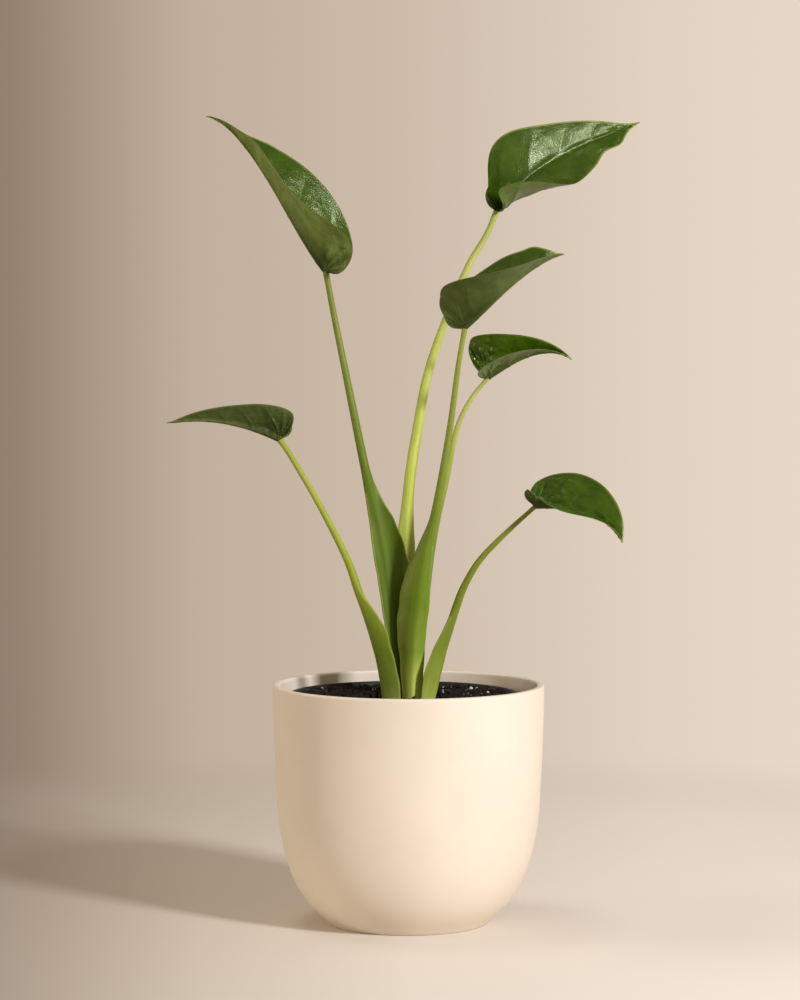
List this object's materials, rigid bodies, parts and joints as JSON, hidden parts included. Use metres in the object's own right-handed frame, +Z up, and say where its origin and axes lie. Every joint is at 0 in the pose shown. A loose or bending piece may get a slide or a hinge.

+--

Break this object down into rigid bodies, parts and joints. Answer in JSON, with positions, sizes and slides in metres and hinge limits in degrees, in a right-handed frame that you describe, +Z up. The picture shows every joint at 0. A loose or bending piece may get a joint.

+--

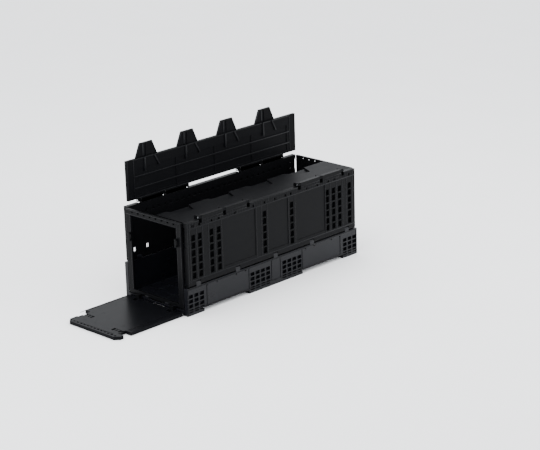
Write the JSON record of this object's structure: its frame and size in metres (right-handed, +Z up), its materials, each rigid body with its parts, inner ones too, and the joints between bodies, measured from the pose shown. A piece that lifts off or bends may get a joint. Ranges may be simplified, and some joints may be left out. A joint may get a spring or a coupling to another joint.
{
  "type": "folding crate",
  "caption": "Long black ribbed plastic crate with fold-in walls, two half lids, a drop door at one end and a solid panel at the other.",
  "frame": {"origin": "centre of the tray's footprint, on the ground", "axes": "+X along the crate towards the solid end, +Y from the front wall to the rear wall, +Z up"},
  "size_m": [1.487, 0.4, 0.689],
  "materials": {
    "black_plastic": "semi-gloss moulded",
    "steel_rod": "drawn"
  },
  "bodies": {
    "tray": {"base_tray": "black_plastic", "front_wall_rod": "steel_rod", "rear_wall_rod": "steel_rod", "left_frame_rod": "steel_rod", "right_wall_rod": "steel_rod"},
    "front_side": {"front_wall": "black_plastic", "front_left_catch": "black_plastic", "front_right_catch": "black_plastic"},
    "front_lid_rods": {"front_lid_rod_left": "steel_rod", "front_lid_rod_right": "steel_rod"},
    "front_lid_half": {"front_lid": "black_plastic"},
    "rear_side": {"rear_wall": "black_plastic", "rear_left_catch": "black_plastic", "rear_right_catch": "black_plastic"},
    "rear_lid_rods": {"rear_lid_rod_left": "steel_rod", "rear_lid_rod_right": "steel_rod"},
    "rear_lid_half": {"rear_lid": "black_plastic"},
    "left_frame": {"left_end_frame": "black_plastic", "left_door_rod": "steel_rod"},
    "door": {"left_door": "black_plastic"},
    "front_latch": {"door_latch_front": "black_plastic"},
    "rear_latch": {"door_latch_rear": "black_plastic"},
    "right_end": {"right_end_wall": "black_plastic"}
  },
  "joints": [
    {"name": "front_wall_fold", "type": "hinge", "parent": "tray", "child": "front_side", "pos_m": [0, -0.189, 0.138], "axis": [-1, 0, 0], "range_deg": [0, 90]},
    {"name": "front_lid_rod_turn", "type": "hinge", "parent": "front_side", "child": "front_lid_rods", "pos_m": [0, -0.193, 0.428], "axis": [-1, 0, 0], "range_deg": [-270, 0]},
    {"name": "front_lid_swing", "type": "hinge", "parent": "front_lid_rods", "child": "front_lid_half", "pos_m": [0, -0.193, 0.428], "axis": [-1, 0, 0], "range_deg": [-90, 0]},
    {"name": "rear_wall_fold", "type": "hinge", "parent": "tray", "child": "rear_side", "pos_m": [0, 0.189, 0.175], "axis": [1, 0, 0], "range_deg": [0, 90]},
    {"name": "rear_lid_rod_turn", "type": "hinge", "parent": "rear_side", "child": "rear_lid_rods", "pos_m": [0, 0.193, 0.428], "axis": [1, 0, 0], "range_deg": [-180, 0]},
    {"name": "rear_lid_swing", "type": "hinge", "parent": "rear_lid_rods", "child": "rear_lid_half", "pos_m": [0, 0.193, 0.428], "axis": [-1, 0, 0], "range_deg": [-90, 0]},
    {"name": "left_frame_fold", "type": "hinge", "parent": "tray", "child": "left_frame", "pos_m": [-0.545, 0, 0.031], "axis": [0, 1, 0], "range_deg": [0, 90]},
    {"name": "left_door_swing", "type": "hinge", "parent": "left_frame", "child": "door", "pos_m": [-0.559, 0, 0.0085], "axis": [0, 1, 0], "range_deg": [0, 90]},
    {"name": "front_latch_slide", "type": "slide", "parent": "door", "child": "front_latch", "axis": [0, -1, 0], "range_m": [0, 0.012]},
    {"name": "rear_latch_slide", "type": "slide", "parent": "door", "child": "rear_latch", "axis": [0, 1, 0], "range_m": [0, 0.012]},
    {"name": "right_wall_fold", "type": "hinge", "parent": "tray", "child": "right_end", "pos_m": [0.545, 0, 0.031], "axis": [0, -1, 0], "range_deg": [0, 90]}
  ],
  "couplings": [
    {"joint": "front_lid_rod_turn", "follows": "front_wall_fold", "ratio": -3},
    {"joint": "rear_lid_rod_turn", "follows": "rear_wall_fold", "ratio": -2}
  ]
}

+--

● Description of the task
Gather each line that holds "rigid".

● Output below
List this object's materials, rigid bodies, parts and joints as JSON, hidden parts included. Use metres in the object's own right-handed frame, +Z up, and say where its origin and axes lie. Every joint is at 0 in the pose shown. A loose or bending piece may get a slide or a hinge.
Break this object down into rigid bodies, parts and joints. Answer in JSON, with positions, sizes and slides in metres and hinge limits in degrees, in a right-handed frame that you describe, +Z up. The picture shows every joint at 0. A loose or bending piece may get a joint.
Write the JSON record of this object's structure: its frame and size in metres (right-handed, +Z up), its materials, each rigid body with its parts, inner ones too, and the joints between bodies, measured from the pose shown. A piece that lifts off or bends may get a joint. Ranges may be simplified, and some joints may be left out. A joint may get a spring or a coupling to another joint.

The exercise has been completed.